In late 2008, Bally filed for bankruptcy again, this time closing 26 clubs as part of the reorganization. JP Morgan received 50.5 percent of Bally’s equity, and Anchorage Advisors received 33.7 percent in the reorganization plan approved in bankruptcy court. JP Morgan Securities LLC acted as the exclusive financial advisor in the LA Fitness transaction.
Bally made its return to the Top 100 Clubs list this year after not reporting revenue figures a year ago. Bally is No. 5 on the list with $550 million in reported 2010 revenue. It also reported it had 278 clubs in 29 states in 2010.
In addition to its executive management team, LA Fitness is owned by three main investment companies: Seidler Equity Partners, Marina del Ray, CA; CIVC Partners, Chicago; and Madison Dearborn Partners, Chicago. Seidler Partners has been with LA Fitness since 1998, and CIVC Partners joined the company in the early 2000s. In 2007, Madison Dearborn acquired a 20 percent stake in LA Fitness for a reported $600 million.
Consolidation in the health club industry was a major talking point throughout the year. With deals such as LA Fitness-Bally and Life Time Fitness-Lifestyle Family Fitness taking place last month, consolidation is coming to fruition, and it may continue in 2012.

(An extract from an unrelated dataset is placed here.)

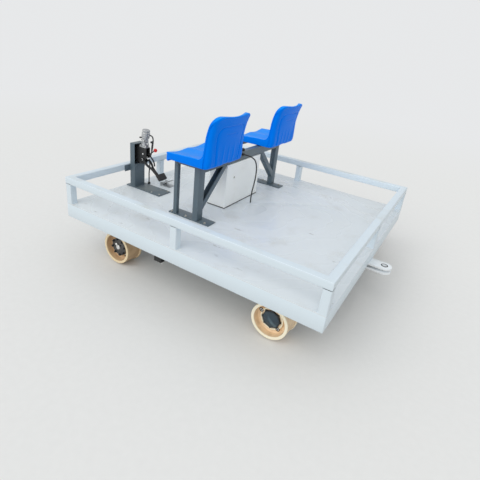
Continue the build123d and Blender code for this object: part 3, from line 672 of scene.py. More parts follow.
# %% Parts that are turned, lofted, cut and bent
class Shape:
    """The points and faces of one piece, part by part, in millimetres from the deck's middle."""

    def __init__(self):
        self.points = []
        self.faces = []

    def loft(self, rings, closed=False):
        """A skin over rings of points. Its ends are capped, unless it closes on itself."""
        first, count = len(self.points), len(rings[0])
        self.points += [Vector(point) for ring in rings for point in ring]
        self.faces += [tuple(first + index for index in face) for face in skin(rings, closed)]
        if not closed:
            last = first + (len(rings) - 1) * count
            self.faces += [tuple(range(first, first + count)), tuple(range(last, last + count))]
        return self

    def turned(self, centre, axis, profile, sides=64, closed=False):
        """A profile of (along, radius) turned round an axis."""
        centre, axis = Vector(centre), Vector(axis).normalized()
        start = axis.orthogonal().normalized()
        side = axis.cross(start)
        ways = [start * cos(turn) + side * sin(turn) for turn in steps(0, 2 * pi, sides)]
        return self.loft([[centre + axis * along + way * radius for way in ways] for along, radius in profile],
                         closed)

    def bolt(self, centre, axis, wide, high, washer=0.0):
        """A hexagon head, wide across its flats, on a washer when that has a radius."""
        base = 0.0
        if washer:
            self.turned(centre, axis, [(0, washer), (1.2, washer), (1.8, washer - 0.6)], 32)
            base = 1.8
        corner = wide / 2 / cos(pi / 6)
        head = [(base, corner), (base + 0.8 * high, corner), (base + high, 0.84 * corner)]
        return self.turned(centre, axis, head, 6)

    def cut(self, way, outline, low, high):
        """An outline given a thickness along X, Y or Z."""
        order = {"X": (2, 0, 1), "Y": (0, 2, 1), "Z": (0, 1, 2)}[way]
        rings = []
        for level in (low, high):
            rows = [(across, up, level) for across, up in outline]
            rings.append([tuple(row[place] for place in order) for row in rows])
        return self.loft(rings)

    def block(self, low, high):
        """A block between two corners."""
        outline = [(low[0], low[1]), (high[0], low[1]), (high[0], high[1]), (low[0], high[1])]
        return self.cut("Z", outline, low[2], high[2])

    def bent(self, path, outline):
        """An outline carried along a path: a bent bar or pipe."""
        rings, start = [], None
        for index, point in enumerate(path):
            ahead, behind = path[min(index + 1, len(path) - 1)], path[max(index - 1, 0)]
            way = (Vector(ahead) - Vector(behind)).normalized()
            start = start or Vector((0, 1, 0))
            start = (start - way * start.dot(way)).normalized()
            side = way.cross(start)
            rings.append([Vector(point) + start * across + side * up for across, up in outline])
        return self.loft(rings)

    def made(self, name, slot, **settings):
        """The piece itself."""
        piece(name, [spot(*point) for point in self.points], self.faces, slot, **settings)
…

“There is no doubt that the landscape of the health club industry is changing, and this acquisition by LA Fitness, among others, reflects the drive to consolidation,” says Bryan O’Rourke, partner in consulting company Integerus, New Orleans. “In my view, several major brands are going to take significantly larger market share. It’s going to be an interesting few years ahead.”